• [PROBLEM REQUIREMENTS] Repeat exactly the stretch of lines from the line containing "corners = [piece.matrix_world" through the line containing "obj.data.transform(world)", both included, and nothing else.

• [DATA SEGMENT]

==================================================

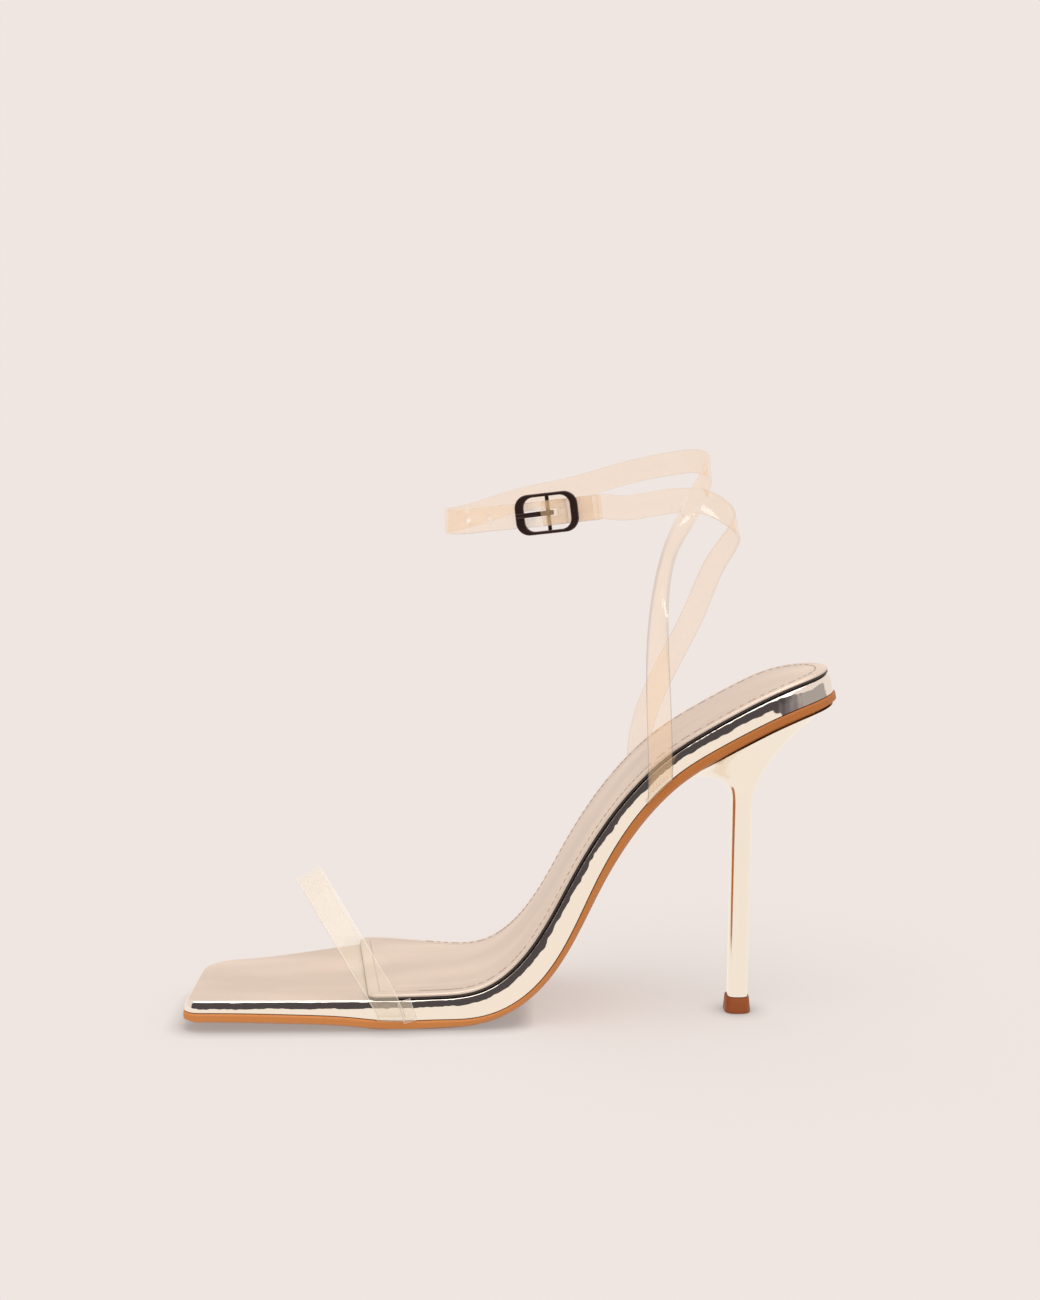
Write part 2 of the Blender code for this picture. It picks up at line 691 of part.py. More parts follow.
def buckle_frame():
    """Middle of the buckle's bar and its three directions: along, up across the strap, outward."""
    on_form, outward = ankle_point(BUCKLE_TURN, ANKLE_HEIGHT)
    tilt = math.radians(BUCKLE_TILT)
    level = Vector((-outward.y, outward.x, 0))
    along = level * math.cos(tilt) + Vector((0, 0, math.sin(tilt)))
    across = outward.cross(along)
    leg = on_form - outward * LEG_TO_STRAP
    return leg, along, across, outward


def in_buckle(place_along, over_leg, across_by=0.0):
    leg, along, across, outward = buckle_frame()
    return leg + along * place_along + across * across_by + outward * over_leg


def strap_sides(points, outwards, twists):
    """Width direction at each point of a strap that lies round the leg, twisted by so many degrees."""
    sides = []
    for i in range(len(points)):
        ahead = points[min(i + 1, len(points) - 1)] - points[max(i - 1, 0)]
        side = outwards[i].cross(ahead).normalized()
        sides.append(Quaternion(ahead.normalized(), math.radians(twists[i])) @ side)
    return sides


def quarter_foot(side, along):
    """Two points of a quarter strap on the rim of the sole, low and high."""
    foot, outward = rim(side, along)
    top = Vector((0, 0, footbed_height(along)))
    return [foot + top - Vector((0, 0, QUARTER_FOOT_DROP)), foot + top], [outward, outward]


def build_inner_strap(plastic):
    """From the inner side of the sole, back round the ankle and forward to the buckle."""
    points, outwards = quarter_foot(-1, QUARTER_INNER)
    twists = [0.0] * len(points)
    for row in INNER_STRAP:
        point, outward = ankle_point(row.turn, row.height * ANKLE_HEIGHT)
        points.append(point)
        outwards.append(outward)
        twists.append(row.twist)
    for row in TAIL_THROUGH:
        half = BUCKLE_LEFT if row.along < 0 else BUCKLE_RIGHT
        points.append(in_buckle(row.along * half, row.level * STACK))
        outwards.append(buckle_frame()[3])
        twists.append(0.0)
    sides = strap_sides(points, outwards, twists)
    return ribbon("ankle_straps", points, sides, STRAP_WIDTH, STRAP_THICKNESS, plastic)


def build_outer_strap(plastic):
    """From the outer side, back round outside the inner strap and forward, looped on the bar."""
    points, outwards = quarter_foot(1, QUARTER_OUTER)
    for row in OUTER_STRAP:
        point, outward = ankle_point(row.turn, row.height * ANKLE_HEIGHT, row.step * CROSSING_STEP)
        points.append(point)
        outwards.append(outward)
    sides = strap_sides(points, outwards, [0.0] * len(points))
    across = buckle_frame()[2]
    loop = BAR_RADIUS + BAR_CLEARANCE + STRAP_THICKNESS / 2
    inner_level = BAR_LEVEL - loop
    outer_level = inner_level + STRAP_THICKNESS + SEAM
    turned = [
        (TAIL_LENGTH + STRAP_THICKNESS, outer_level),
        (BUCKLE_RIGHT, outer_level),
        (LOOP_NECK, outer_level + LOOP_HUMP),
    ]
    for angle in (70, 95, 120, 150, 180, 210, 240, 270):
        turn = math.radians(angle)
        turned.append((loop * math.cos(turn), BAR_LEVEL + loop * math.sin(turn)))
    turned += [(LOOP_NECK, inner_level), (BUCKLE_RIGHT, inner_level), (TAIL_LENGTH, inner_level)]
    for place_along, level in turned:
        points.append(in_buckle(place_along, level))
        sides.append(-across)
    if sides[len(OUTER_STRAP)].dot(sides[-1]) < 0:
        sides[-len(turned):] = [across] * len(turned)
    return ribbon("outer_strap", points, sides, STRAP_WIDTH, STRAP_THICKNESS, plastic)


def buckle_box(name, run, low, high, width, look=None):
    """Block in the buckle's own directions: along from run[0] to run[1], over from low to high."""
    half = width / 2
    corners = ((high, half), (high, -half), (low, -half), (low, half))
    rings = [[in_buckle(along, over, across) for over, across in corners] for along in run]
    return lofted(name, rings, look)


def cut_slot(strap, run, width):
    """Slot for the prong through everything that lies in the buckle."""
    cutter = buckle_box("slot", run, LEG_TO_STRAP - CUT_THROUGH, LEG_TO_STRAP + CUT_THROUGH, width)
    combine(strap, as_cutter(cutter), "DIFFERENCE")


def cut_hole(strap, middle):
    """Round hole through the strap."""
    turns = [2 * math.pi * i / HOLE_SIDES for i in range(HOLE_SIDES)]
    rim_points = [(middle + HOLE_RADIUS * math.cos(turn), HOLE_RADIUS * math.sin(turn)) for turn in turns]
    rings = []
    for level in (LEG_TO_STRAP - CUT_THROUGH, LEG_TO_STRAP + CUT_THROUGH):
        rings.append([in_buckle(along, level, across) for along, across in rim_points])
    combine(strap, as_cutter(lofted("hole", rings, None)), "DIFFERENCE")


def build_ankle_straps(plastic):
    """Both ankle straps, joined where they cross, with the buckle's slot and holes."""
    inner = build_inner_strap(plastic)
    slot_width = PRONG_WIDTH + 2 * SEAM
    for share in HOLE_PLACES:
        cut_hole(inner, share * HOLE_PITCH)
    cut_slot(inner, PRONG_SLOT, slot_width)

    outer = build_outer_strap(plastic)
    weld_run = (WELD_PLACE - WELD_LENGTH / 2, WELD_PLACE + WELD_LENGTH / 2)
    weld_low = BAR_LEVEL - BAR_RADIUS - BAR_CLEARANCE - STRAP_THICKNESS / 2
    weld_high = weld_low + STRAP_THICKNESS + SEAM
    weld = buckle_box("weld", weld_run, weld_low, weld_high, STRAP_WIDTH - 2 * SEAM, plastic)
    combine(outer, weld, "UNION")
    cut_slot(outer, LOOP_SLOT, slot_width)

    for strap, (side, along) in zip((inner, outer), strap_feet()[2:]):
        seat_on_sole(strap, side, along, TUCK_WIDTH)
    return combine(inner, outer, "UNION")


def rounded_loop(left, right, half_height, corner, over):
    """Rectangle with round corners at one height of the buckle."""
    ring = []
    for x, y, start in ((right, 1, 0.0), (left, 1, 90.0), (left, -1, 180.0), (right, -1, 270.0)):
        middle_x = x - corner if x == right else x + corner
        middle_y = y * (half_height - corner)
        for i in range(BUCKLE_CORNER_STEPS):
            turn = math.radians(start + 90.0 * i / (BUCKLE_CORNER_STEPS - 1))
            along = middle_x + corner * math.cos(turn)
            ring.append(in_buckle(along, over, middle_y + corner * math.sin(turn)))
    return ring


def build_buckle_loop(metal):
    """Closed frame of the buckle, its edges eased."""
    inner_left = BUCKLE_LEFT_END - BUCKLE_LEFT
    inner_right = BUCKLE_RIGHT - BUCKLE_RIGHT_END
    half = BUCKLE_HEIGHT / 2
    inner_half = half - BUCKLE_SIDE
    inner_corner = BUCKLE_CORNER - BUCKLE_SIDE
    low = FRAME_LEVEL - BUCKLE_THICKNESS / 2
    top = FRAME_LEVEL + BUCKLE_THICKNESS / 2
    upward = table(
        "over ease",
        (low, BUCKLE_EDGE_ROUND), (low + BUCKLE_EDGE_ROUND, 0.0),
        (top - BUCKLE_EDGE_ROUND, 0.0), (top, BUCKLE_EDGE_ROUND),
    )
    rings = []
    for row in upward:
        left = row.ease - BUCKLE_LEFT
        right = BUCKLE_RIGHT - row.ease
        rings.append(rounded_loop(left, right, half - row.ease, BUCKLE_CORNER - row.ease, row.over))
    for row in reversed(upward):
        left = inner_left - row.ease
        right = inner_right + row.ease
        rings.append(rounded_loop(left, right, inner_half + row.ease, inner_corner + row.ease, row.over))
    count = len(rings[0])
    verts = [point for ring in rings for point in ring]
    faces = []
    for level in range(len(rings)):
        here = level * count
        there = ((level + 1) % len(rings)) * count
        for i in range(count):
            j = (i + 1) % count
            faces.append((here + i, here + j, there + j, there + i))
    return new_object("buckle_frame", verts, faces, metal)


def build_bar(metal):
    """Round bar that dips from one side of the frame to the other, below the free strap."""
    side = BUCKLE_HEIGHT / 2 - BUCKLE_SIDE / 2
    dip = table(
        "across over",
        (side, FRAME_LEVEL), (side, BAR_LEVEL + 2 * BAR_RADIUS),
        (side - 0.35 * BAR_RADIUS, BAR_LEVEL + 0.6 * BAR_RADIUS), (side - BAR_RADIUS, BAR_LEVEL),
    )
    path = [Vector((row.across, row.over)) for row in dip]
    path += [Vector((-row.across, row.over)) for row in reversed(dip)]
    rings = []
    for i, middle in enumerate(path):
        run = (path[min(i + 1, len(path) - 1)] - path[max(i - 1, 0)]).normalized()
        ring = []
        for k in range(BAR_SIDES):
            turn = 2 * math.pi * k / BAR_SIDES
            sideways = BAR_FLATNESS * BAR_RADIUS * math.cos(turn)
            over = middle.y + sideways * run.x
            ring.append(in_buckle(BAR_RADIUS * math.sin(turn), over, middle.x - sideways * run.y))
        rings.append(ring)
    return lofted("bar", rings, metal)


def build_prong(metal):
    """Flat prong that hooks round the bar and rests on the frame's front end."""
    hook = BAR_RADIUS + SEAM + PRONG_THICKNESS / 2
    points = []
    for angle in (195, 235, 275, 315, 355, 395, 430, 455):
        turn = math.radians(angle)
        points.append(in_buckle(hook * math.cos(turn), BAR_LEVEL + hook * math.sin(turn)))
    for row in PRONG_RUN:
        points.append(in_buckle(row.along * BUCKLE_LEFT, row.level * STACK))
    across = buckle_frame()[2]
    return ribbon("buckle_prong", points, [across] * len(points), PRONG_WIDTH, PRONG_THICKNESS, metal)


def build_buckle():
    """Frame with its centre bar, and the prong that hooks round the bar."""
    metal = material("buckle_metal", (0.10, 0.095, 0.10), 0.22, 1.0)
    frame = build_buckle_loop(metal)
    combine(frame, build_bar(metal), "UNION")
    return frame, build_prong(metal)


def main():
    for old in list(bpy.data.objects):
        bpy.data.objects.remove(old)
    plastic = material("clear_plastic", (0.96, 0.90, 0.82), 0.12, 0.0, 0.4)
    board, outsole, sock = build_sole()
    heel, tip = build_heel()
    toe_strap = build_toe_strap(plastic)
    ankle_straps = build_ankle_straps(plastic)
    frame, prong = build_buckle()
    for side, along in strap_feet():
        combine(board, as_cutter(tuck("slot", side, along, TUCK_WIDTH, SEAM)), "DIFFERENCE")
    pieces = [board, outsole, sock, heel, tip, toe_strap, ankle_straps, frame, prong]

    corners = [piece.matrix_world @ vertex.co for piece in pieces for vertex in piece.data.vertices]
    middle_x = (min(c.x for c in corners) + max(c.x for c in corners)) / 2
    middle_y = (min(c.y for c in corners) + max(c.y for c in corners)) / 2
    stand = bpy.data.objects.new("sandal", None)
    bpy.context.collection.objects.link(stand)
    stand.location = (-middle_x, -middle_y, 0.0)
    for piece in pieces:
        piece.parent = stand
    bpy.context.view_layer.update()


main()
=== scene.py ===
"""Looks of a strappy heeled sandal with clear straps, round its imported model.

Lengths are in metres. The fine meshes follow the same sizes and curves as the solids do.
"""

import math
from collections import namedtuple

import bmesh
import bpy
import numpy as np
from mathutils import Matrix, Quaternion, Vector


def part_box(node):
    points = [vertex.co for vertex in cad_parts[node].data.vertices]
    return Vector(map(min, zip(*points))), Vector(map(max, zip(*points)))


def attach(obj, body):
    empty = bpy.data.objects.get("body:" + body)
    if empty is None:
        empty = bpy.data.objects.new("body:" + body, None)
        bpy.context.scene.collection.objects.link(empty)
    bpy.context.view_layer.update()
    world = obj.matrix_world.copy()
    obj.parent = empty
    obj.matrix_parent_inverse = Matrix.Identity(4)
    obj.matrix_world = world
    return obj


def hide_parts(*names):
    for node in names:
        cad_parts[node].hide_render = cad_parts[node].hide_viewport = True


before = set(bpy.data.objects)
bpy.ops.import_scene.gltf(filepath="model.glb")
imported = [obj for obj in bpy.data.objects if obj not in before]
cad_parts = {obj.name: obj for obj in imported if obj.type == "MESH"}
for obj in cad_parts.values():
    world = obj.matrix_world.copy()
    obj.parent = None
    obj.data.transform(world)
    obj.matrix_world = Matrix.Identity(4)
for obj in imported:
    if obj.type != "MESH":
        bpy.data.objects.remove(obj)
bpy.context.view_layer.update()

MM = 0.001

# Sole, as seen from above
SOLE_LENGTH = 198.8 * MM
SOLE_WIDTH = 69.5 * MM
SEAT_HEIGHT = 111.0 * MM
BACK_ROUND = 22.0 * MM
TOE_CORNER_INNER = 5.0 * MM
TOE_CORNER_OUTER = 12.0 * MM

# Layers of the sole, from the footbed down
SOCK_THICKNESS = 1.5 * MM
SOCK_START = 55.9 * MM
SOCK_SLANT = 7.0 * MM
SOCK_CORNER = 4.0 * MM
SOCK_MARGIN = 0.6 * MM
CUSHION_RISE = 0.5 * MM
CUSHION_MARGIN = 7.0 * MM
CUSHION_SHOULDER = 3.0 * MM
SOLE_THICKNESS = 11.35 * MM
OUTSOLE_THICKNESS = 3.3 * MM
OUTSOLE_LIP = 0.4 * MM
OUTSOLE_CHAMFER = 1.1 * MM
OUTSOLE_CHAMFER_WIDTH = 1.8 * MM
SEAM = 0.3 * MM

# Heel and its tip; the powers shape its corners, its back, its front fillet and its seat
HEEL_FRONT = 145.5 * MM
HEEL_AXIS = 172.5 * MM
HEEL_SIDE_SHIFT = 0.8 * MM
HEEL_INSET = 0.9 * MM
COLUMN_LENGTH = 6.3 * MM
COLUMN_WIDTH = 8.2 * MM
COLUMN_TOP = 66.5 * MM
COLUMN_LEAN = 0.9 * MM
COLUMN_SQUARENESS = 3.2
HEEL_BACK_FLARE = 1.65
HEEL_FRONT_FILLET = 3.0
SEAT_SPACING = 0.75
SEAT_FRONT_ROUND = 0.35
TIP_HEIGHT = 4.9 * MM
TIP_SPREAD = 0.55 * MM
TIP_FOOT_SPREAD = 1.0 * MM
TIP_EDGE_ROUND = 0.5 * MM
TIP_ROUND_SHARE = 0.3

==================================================

• [WRITTEN RESPONSE]
    corners = [piece.matrix_world @ vertex.co for piece in pieces for vertex in piece.data.vertices]
    middle_x = (min(c.x for c in corners) + max(c.x for c in corners)) / 2
    middle_y = (min(c.y for c in corners) + max(c.y for c in corners)) / 2
    stand = bpy.data.objects.new("sandal", None)
    bpy.context.collection.objects.link(stand)
    stand.location = (-middle_x, -middle_y, 0.0)
    for piece in pieces:
        piece.parent = stand
    bpy.context.view_layer.update()


main()
=== scene.py ===
"""Looks of a strappy heeled sandal with clear straps, round its imported model.

Lengths are in metres. The fine meshes follow the same sizes and curves as the solids do.
"""

import math
from collections import namedtuple

import bmesh
import bpy
import numpy as np
from mathutils import Matrix, Quaternion, Vector


def part_box(node):
    points = [vertex.co for vertex in cad_parts[node].data.vertices]
    return Vector(map(min, zip(*points))), Vector(map(max, zip(*points)))


def attach(obj, body):
    empty = bpy.data.objects.get("body:" + body)
    if empty is None:
        empty = bpy.data.objects.new("body:" + body, None)
        bpy.context.scene.collection.objects.link(empty)
    bpy.context.view_layer.update()
    world = obj.matrix_world.copy()
    obj.parent = empty
    obj.matrix_parent_inverse = Matrix.Identity(4)
    obj.matrix_world = world
    return obj


def hide_parts(*names):
    for node in names:
        cad_parts[node].hide_render = cad_parts[node].hide_viewport = True


before = set(bpy.data.objects)
bpy.ops.import_scene.gltf(filepath="model.glb")
imported = [obj for obj in bpy.data.objects if obj not in before]
cad_parts = {obj.name: obj for obj in imported if obj.type == "MESH"}
for obj in cad_parts.values():
    world = obj.matrix_world.copy()
    obj.parent = None
    obj.data.transform(world)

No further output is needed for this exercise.